STATED EXERCISE
Include in the output exactly the lines from the opening of the data through the line containing "pieces that touch", and nothing more.

┏━━

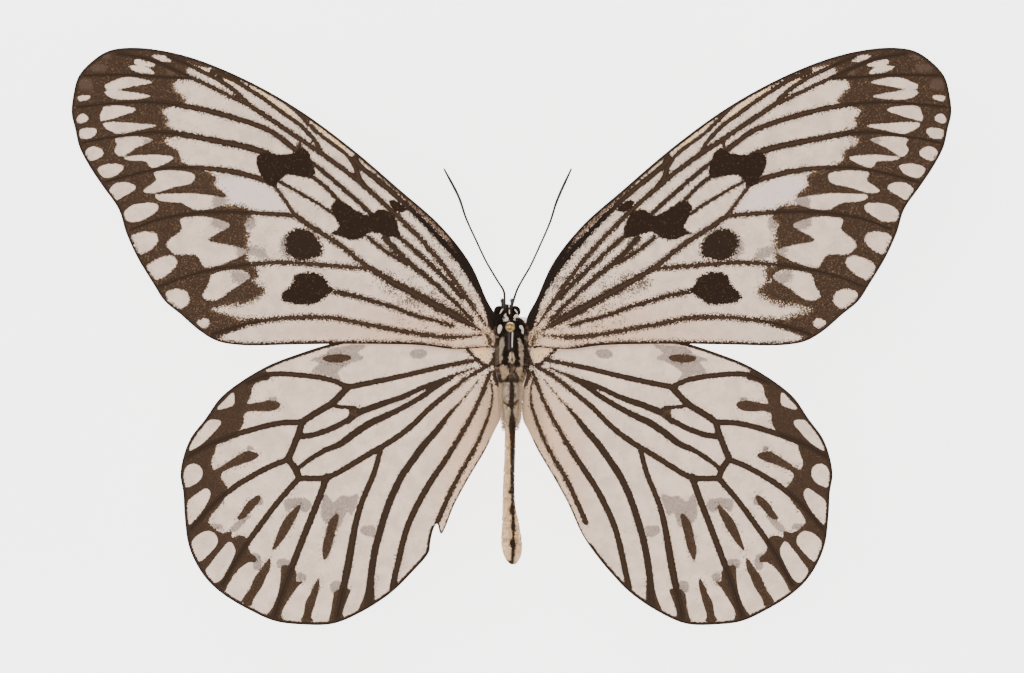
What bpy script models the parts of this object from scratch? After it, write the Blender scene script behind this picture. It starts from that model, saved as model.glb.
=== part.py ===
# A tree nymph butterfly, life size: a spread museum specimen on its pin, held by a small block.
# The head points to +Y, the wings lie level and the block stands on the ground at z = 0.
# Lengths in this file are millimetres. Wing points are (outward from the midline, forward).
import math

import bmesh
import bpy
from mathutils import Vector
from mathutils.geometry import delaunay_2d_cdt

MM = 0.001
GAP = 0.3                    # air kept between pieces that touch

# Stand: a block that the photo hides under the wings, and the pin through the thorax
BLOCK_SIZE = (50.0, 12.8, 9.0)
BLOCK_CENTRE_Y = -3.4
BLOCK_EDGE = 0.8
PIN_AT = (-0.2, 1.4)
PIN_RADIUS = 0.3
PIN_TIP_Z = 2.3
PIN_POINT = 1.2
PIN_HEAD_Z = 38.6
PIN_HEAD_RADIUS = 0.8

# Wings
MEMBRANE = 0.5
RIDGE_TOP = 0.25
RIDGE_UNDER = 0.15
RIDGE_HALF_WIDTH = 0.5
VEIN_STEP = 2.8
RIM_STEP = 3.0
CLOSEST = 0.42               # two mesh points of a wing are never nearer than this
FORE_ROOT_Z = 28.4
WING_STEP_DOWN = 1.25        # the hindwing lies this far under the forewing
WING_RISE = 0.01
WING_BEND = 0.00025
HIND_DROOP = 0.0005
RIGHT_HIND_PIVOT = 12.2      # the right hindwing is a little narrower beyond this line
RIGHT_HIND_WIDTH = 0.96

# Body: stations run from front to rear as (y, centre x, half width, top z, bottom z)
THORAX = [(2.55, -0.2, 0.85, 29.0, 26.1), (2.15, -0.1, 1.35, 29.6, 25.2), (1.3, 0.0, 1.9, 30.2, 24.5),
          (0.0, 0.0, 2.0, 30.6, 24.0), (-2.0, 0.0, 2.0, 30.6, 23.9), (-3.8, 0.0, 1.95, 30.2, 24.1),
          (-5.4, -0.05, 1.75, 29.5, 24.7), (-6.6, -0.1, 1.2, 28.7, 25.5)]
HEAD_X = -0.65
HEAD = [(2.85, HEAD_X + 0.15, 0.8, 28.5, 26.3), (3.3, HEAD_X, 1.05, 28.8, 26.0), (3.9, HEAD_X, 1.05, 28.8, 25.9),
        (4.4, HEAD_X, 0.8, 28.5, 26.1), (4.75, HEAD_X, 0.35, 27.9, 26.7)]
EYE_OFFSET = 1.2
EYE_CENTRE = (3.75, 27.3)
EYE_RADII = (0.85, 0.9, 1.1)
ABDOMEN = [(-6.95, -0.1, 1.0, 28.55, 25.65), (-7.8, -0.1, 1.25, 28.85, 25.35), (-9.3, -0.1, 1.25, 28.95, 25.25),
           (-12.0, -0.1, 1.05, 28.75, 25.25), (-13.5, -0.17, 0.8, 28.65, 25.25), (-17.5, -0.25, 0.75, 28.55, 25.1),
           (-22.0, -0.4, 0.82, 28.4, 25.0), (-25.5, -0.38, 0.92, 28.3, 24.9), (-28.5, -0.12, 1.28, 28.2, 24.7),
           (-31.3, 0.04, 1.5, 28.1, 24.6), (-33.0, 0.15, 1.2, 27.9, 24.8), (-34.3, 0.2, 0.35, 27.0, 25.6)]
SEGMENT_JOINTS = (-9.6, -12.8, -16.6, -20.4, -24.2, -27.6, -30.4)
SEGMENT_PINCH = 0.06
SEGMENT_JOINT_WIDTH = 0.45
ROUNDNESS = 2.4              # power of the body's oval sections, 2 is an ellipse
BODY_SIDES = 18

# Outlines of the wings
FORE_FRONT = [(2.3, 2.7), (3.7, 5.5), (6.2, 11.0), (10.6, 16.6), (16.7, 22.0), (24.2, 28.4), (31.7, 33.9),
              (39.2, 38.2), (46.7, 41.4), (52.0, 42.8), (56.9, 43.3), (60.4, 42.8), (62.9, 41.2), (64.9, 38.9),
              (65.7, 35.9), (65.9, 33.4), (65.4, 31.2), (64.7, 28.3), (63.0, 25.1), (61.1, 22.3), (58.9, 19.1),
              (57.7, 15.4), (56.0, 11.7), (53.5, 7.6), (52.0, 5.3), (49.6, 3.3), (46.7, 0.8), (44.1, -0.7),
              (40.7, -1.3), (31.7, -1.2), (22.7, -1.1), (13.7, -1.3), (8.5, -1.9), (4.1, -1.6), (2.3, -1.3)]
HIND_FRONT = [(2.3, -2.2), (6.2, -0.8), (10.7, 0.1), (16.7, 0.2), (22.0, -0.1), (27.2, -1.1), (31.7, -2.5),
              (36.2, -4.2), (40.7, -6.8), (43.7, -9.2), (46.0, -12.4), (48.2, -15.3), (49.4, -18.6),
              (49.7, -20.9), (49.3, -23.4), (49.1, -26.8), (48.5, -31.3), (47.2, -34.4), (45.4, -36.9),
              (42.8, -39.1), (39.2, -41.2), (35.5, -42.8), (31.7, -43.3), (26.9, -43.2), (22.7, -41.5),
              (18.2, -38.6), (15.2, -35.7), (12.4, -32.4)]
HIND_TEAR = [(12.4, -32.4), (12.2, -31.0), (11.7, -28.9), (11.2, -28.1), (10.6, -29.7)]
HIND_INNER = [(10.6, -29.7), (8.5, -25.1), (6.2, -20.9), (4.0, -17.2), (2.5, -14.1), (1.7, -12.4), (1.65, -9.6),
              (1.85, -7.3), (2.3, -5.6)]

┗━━

RESPONSE TO THE EXERCISE
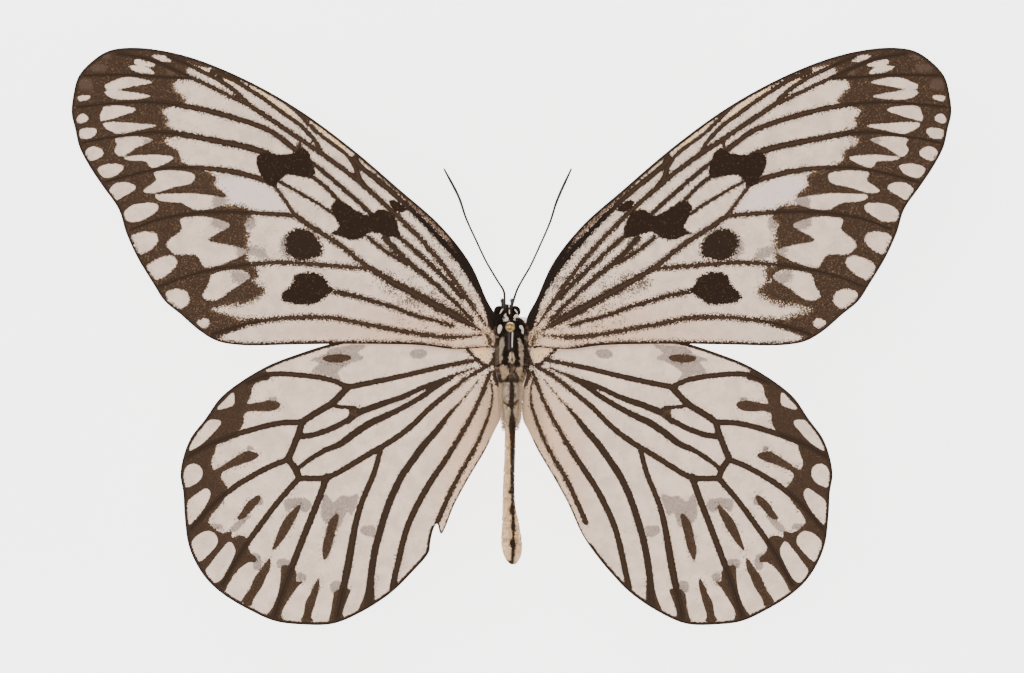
What bpy script models the parts of this object from scratch? After it, write the Blender scene script behind this picture. It starts from that model, saved as model.glb.
=== part.py ===
# A tree nymph butterfly, life size: a spread museum specimen on its pin, held by a small block.
# The head points to +Y, the wings lie level and the block stands on the ground at z = 0.
# Lengths in this file are millimetres. Wing points are (outward from the midline, forward).
import math

import bmesh
import bpy
from mathutils import Vector
from mathutils.geometry import delaunay_2d_cdt

MM = 0.001
GAP = 0.3                    # air kept between pieces that touch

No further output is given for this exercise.